2. Des Weiteren besteht auch kein Anspruch der Klägerin auf Zahlung in Höhe von 288,76 € als Betriebskostennachzahlung auf Grund der Betriebskostenabrechnung vom 26.11.2014.
a) Die bei der Abrechnungseinheit 1 zusammengefassten Gebäude unterscheiden sich ebenso erheblich in der Nutzung und Bauweise der Gebäude, so dass keine Wirtschaftseinheit gebildet werden darf:
Hier war zu berücksichtigen, dass bei der Abrechnungseinheit 1 für die Positionen Pflege Außenanlage allgemein, Straßenreinigung/Winterdienst, Sach- und Haftpflichtversicherungen und Hauswart jeweils 44 Gebäude angesetzt wurden mit einer Gesamtfläche von 51.509,58 m². Auch hier sind die Anwesen … und … also das ausschließlich als Gewerbe und das ausschließlich als Hostel genutzte Gebäude einbezogen. Auch bei dieser Abrechnungseinheit ist zu berücksichtigen, dass, wie bereits oben ausgeführt, keine gleichartige Nutzung der 44 Gebäude vorliegt auf Grund der teilweisen Nutzung als Wohnungen und der teilweisen Nutzung durch Gewerbe und als Hostel in den Anwesen … und … Auch weisen die 44 Gebäude völlig unterschiedliche Bauweisen auf, nämlich drei 20-stöckige Hochhäuser, zwei 15-stöckige Hochhäuser, flachere Häuser mit jeweils vier Stockwerken und ein- und teilweise zweigeschossiges Gebäude, wie bereits oben ausgeführt. Eine Zusammenfassung der Kosten dieser 44 Anwesen und ihre anteilige Umlage über 51.509,58 Quadratmeter ist daher nicht möglich.

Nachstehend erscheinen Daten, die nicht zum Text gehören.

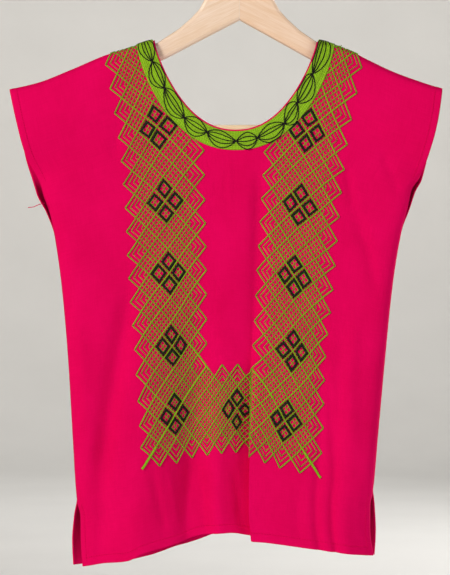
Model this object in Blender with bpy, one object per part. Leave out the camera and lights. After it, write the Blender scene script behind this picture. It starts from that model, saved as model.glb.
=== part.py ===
"""Pink cotton huipil blouse, hung on a wooden hanger.

Metres, +Z up, the front faces -Y. The origin is the inside top of the hook, where a rail carries it.
The sizes below are in millimetres, and metres() turns them into the model's unit.
"""

import math

import bmesh
import bpy
import numpy as np
from mathutils import Matrix, Vector

# Cloth
WALL = 1.2              # one layer of cotton
SEAM_GAP = 0.3          # between pieces that are sewn to or lie on each other
CENTRE_X = -4.8         # the garment hangs this far off the hook's own line
FOLD_RADIUS = 8.5       # outside of the shoulder fold, over the hanger
TIP_RADIUS = 4.0        # the same at the sleeve ends, past the hanger

# Neck
NECK_TOP = -167.5
NECK_HALF_WIDTH = 98.0
NECK_DEPTH = 107.0
NECK_POWER = 1.64       # exponent of the superellipse that the neckline follows
BAND_HALF_WIDTH = 121.0
BAND_DEPTH = 131.4
BAND_POWER = 1.70
BAND_EDGE = 2.5         # pink edge left inside the band
BAND_WALL = 1.5         # dense embroidery

# Hanger
WOOD_THICKNESS = 12.0
WOOD_ROUND = 4.0
WOOD_TILT = 0.016       # drop for each millimetre to the right
BAR_DIAMETER = 12.0
BAR_Z = -274.2
BAR_HALF_LENGTH = 194.8
TENON_DIAMETER = 7.0    # turned end of the bar, glued in the arm's socket
TENON_LENGTH = 8.0
WIRE_DIAMETER = 3.6
HOOK_RADIUS = 17.0      # inside of the hook
CROWN_TOP = -84.0

# Height of the shoulder fold, across the garment: (x, z). Between the neck corners it only guides the rows.
SHOULDER_FOLD = [
    (-275.0, -226.0), (-240.0, -217.6), (-201.7, -202.6), (-158.0, -184.3), (-129.0, -175.6),
    (-102.8, -167.5), (-60.0, -160.0), (-4.8, -156.0), (50.0, -160.0), (93.2, -167.5),
    (131.3, -179.3), (151.4, -189.6), (185.8, -205.7), (220.0, -218.0), (242.5, -225.0),
]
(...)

b) Die Abrechnungseinheit 5, also die Position Entwässerung befestigter Fläche, wurde entgegen der Vereinbarung der Parteien im Mietvertrag mit einem abweichenden Umlagemaßstab umgelegt, nämlich mit der Anzahl von 883 Wohnungen und Garagen. Nach § 2 Abs. 4 wurde eine Abrechnung nach dem Verhältnis der Wohnfläche vereinbart. Hier kann auch nicht wie von der Beklagten mit Schriftsatz vom 22.08.2016 korrigiert wurde, die Gesamtwohnfläche der 44 Anwesen von 51.509,58 Quadratmeter angesetzt werden, da auch hier auf Grund der unterschiedlichen Nutzungsart und der unterschiedlichen Bauweise der 44 Gebäude eine Zusammenfassung nicht möglich ist.

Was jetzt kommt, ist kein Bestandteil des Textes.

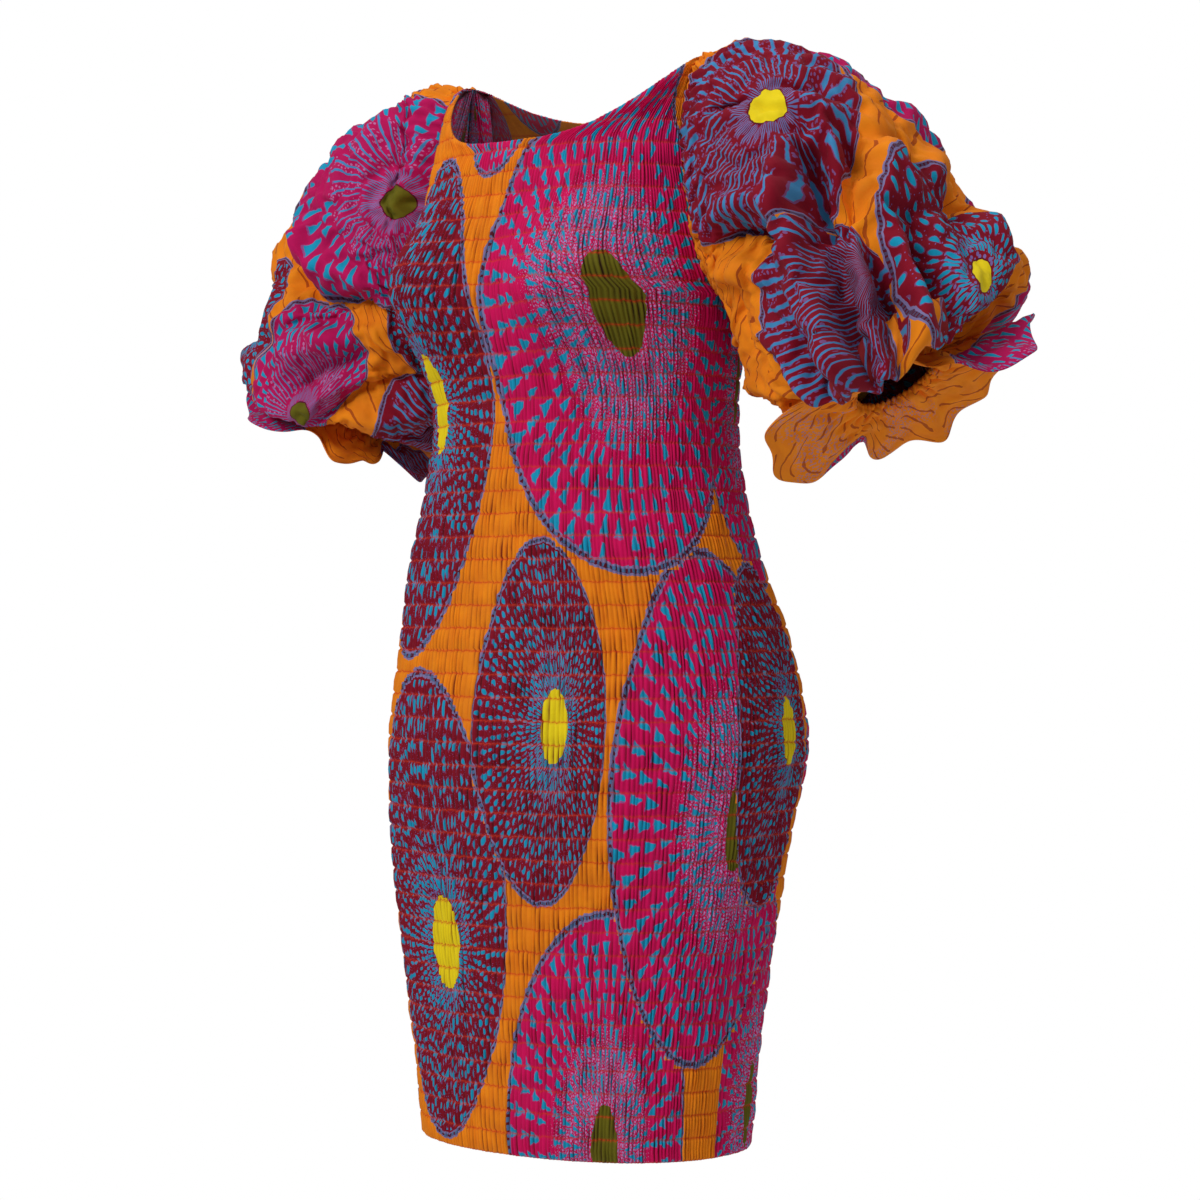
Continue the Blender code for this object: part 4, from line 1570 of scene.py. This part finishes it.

c) Ob die Umlage der Abrechnungseinheit 2 bei der Position Gebühren für Fernsehempfang, der Abrechnungseinheit 4 für Straßenreinigung, Müllabfuhr, Entwässerung, Wasserkosten und Stromversorgung sowie die Umlage der Abrechnungseinheit 6 bei der Position Grundsteuer zu Recht angesetzt wurden, kann letztlich dahinstehen, denn ein Abzug der in den fehlerhaft gebildeten Abrechnungseinheiten 1 und 5 angesetzten Kosten von insgesamt 318,83 € übersteigt bereits den von der Klägerin geforderten Nachzahlungsbetrag hinsichtlich der Betriebskostenabrechnung.
Aufgrund der fehlerhaften Bildung der Abrechnungseinheit 1 besteht kein Anspruch der Klägerin auf Erstattung der dort angesetzten Kosten in Höhe von 305,27 € für die Pflege Außenanlage allgemein, Straßenreinigung/Winterdienst, Sach- und Haftpflichtversicherungen und Hauswart. Und aufgrund der fehlerhaften Bildung der Abrechnungseinheit 5 besteht kein Anspruch auf Erstattung der dort angesetzten Kosten in Höhe von 13,56 € für die Entwässerung befestigter Fläche.
3. Es besteht daher kein Anpruch der Klägerin auf eine Nachzahlung aus der Heizkostenabrechnung vom 26.11.2014 in Höhe von 706,42 € und kein Anspruch auf eine Nachzahlung aus der Betriebskostenabrechnung vom 26.11.2016 in Höhe von 288,76 €. Die zu Unrecht angesetzten Kosten bei Bildung der Abrechnungseinheiten 1 und 5 übersteigen den geforderten Nachzahlungsbetrag in Höhe von 288,76 €.
Die Klage war daher insgesamt abzuweisen.
II.
Die Kostenentscheidung beruht auf § 91 ZPO, die Entscheidung zur vorläufigen Vollstreckbarkeit beruht auf den §§ 708 Nr. 11, 711 ZPO.